To keep things easy for now, let’s start with the most simple: A box.

class MyBox[T](val value:T)

Then we can put a value of some type into such a box, for example a string.

val boxedstring:MyBox[String] = new MyBox("Hello")

Now we want to apply some computation or transformation on the value (type A) in C, without leaving C. That means, the result value of some type B shall also be in a C. In other words: We want to apply functions of type C[A]=>C[B].

In our example: Let’s assume we want to compute the length of the string in MyBox, and get the result again in MyBox. This would need a function of type MyBox[String] => MyBox[Int], which would calculate the lenght but somehow stay inside the box:

def lengthOf( a:MyBox[String]) : MyBox[Int] = ....

The problem is that we already have some interesting computations -like the length of a string- at hand, but they are not of the correct type. They are of much more functions on the raw types A=>B, or functions of type A=>C[B] or even the raw functions already wrapped in C, resulting in C[A=>B] (Why that is, we talk about later).

In our example, we have a function:

def rawLengthOf(a:String) : Int = a.length

We can see, that we need to transform it. So let’s write a transformation for it:

def map[A,B]( rawfunc:A=>B ) : MyBox[A]=>MyBox[B] = (a:MyBox[A]) => new MyBox( rawfunc(a.value) )

Let’s look closer into it: map is a function that takes another function of the raw types A=>B as parameter and returns a new function that takes a MyBox[A], applies the raw function, and wraps the result in a MyBox again.

Now let us put all these things together:

class MyBox[T](val value:T) def map[A,B]( rawfunc:A=>B ) : MyBox[A]=>MyBox[B] = (a:MyBox[A]) => new MyBox( rawfunc(a.value) ) val boxedstring:MyBox[String] = new MyBox("Hello") // a boxed value def rawLengthOf(a:String) : Int = a.length // the raw function we want to use val transformedLenghtOf = map(rawLenghtOf) // applying the transformation, so we get our new function val result:MyBox[Int] = transformedLengthOf( boxedstring ) // applying the new function

So we have a MyBox[_], and we have a map function for MyBox. Congratulations, this is your first Functor!

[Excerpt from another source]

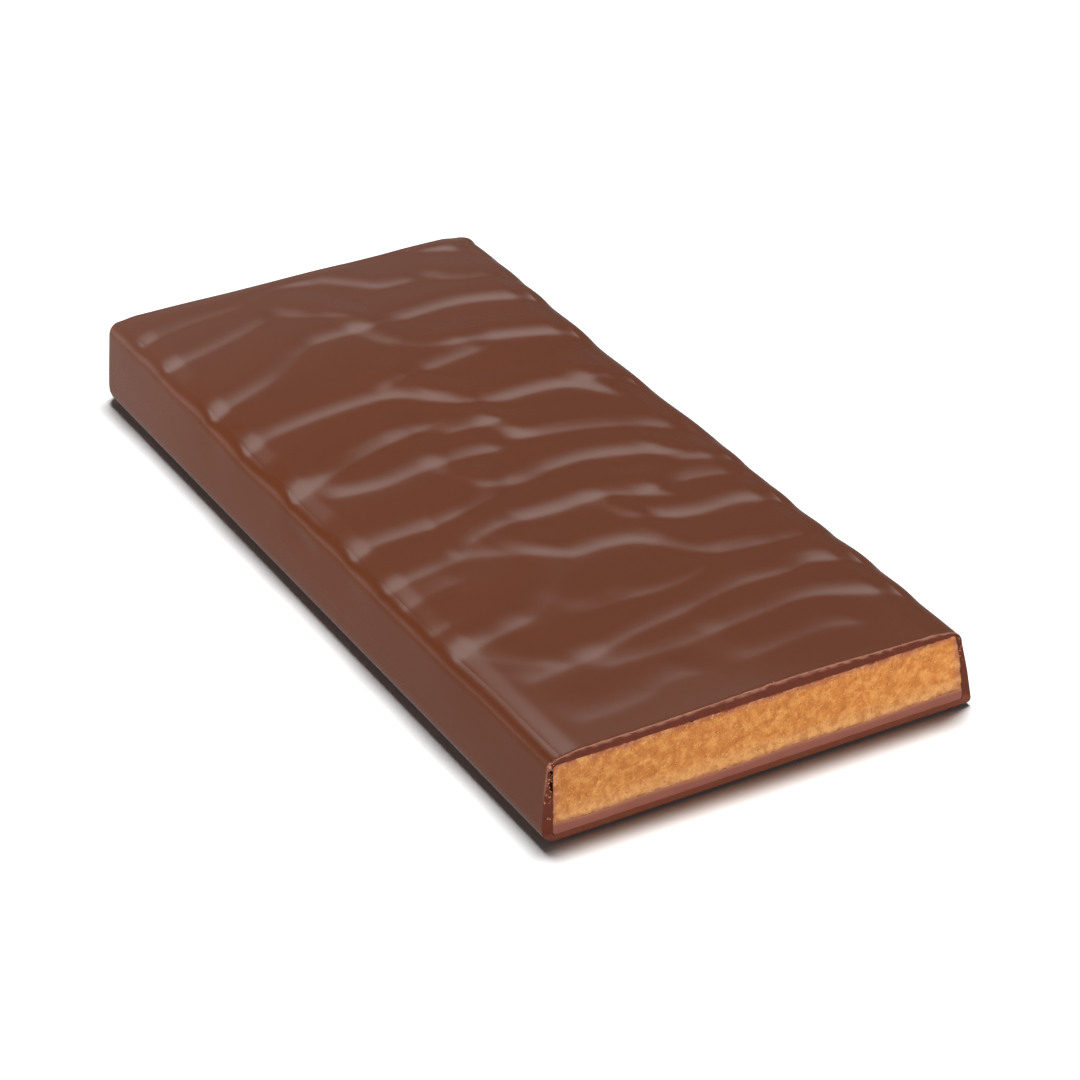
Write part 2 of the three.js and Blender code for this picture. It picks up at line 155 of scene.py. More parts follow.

The other two examples work similarly.

We start with our boxedstring again, but then we have:

def lengthOf(a:String) = new MyBox( a.length ) // a function which takes a raw type but boxes the result itself

Why such things can happen, we will see later.

So we need a new transformation:

def flatMap[A,B]( func:A=>MyBox[B] ): MyBox[A]=>MyBox[B] = (a:MyBox[A]) => func( a.value )

flatMap is a function that takes a semi-raw function of type A=>MyBox[B] -e.g. String=>MyBox[Int]-, and returns a new function that takes a MyBox[A], applies the semi-raw function and simply returns its result.

The rest now looks almost the same:

val transformedLenghtOf = flatMap(lenghtOf) // applying the transformation, so we get our new function val result:MyBox[Int] = transformedLengthOf( boxedstring ) // applying the new function

Again: We have a MyBox[_], and we have a flatMap function for MyBox.

This, my dear, is a Monad!

The third pattern shouldn’t be much of a problem here.

Again we start with our boxedstring, but now we found our rawLengthOf again, surprisingly itself boxed in a MyBox:

val boxedLengthOf:MyBox[String=>Int] = new MyBox( rawLengthOf _ )

But this is no problem, we only need another converter, this time without any “map” in its name.

def apply[A,B](b:MyBox[A=>B]): MyBox[A]=>MyBox[B] = (a:MyBox[A]) => new MyBox(b.value(a.value))

apply now is a function that takes a boxed raw function and returns a new function that takes a MyBox[A], applies the unboxed raw function to its unboxed value, and returns the result in a new box.

val transformedLenghtOf = apply(boxedLenghtOf) // applying (*haha*) the transformation, to get our new function val result:MyBox[Int] = transformedLengthOf( boxedstring ) // applying the new function

Applicative on stage!

Let’s sum it up by listing all these transformations together. All transformations result in MyBox[A]=>MyBox[B], so I will leave this type away:

class MyBox[T](val value:T) //Functor def map[A,B] ( rawfunc:A=>B ) = (a:MyBox[A]) => new MyBox( rawfunc(a.value) ) // Monad def flatMap[A,B]( func:A=>MyBox[B] ) = (a:MyBox[A]) => func( a.value ) // Applicative def apply[A,B] ( b:MyBox[A=>B] ) = (a:MyBox[A]) => new MyBox(b.value(a.value))

So far for the basic stuff. In the next article we will talk about alternative ways to implement such concepts in Scala, so we are able to recognise them, no matter how they are implemented or how the transformation functions are named.

[1] “A Monad is a monoid in the category of endofunctors” became a popular term of debate about the usefulness of such explanations.

[2] Well, there may be more about the theoretical concept of Functors, Monads and Applicatives -and Category Theory- but that is all you need to know to start.